Data provided
※
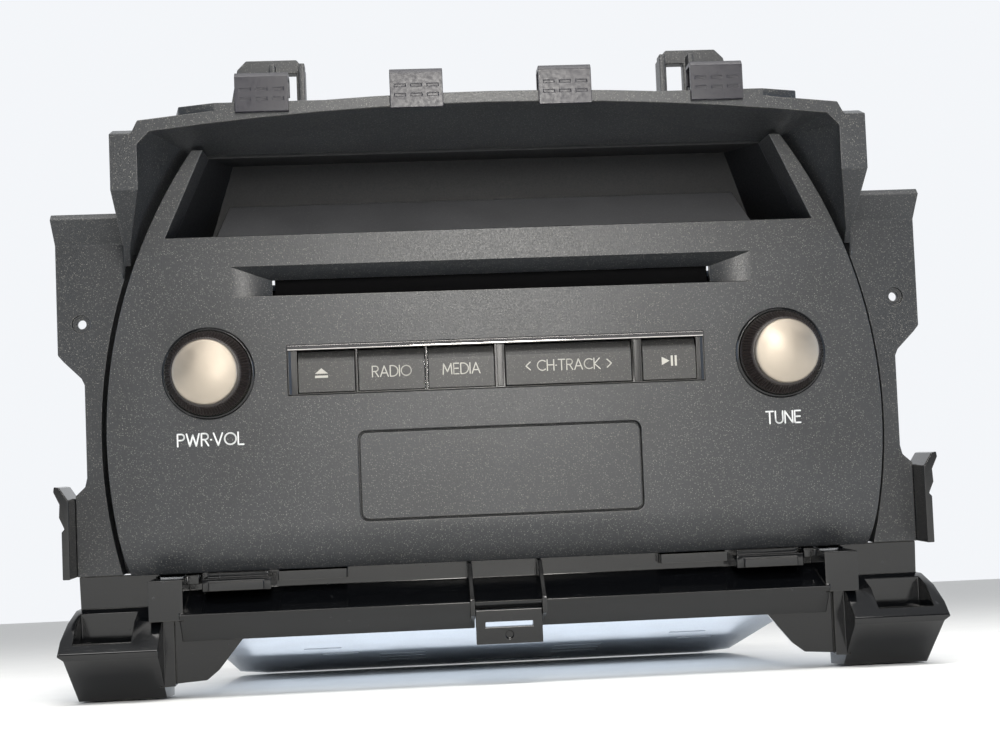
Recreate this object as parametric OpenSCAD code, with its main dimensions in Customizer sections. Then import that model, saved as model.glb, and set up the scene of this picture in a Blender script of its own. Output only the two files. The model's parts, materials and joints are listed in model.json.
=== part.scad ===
// Car radio with a slot-loading disc player, in the trim carrier that clips into a dashboard.
// Every piece is drawn in the face frame: origin midway between the two knob axes on the face
// panel's front plane, +X to the right, +Y back into the dashboard, +Z up.  place() then tips
// the whole radio so that it rests on its feet and on the rear bottom edge of its chassis.

/* [Face panel] */
// Width of the face panel at its widest point
face_w = 216.6; // [200:0.2:260]
// Height of the face panel above the knob axes
face_high = 62.4; // [58:0.2:75]
// Depth of the face panel below the knob axes
face_low = 55; // [52:0.5:66]
// Radius of the panel's bowed sides
face_side_r = 140; // [120:1:180]
// Height of the widest point below the knob axes
face_side_drop = 18; // [10:1:26]
// Thickness of the panel's front skin
face_wall = 2.6; // [2:0.1:3.4]
// Depth of the panel's side walls
face_deep = 14; // [13:0.1:17]
// Radius of the bottom edge, where the panel rolls back
face_roll_r = 20; // [16:0.5:26]
// Height of the bottom edge that rolls back
face_roll_h = 12; // [8:0.5:14]

/* [Display pocket] */
// Height of the pocket's lower edge above the knob axes
pocket_low = 38; // [36:0.5:44]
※
Your goal
Repeat, word for word, the lines from the opening of the material through the line containing "of its chassis.".

Answer to the exercise
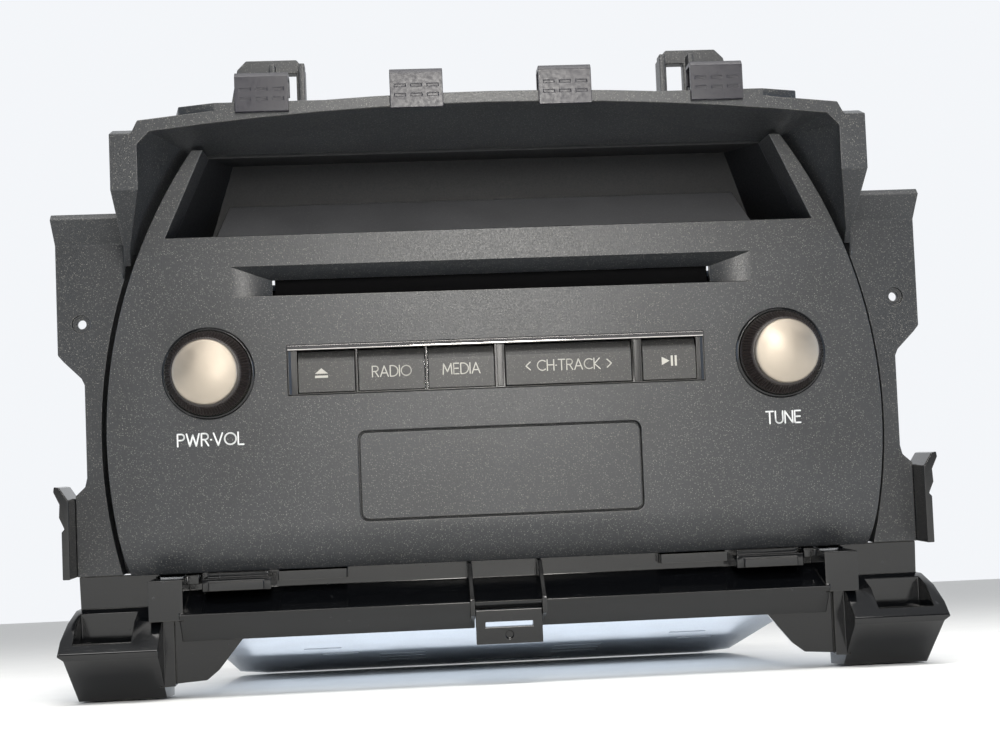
Recreate this object as parametric OpenSCAD code, with its main dimensions in Customizer sections. Then import that model, saved as model.glb, and set up the scene of this picture in a Blender script of its own. Output only the two files. The model's parts, materials and joints are listed in model.json.
=== part.scad ===
// Car radio with a slot-loading disc player, in the trim carrier that clips into a dashboard.
// Every piece is drawn in the face frame: origin midway between the two knob axes on the face
// panel's front plane, +X to the right, +Y back into the dashboard, +Z up.  place() then tips
// the whole radio so that it rests on its feet and on the rear bottom edge of its chassis.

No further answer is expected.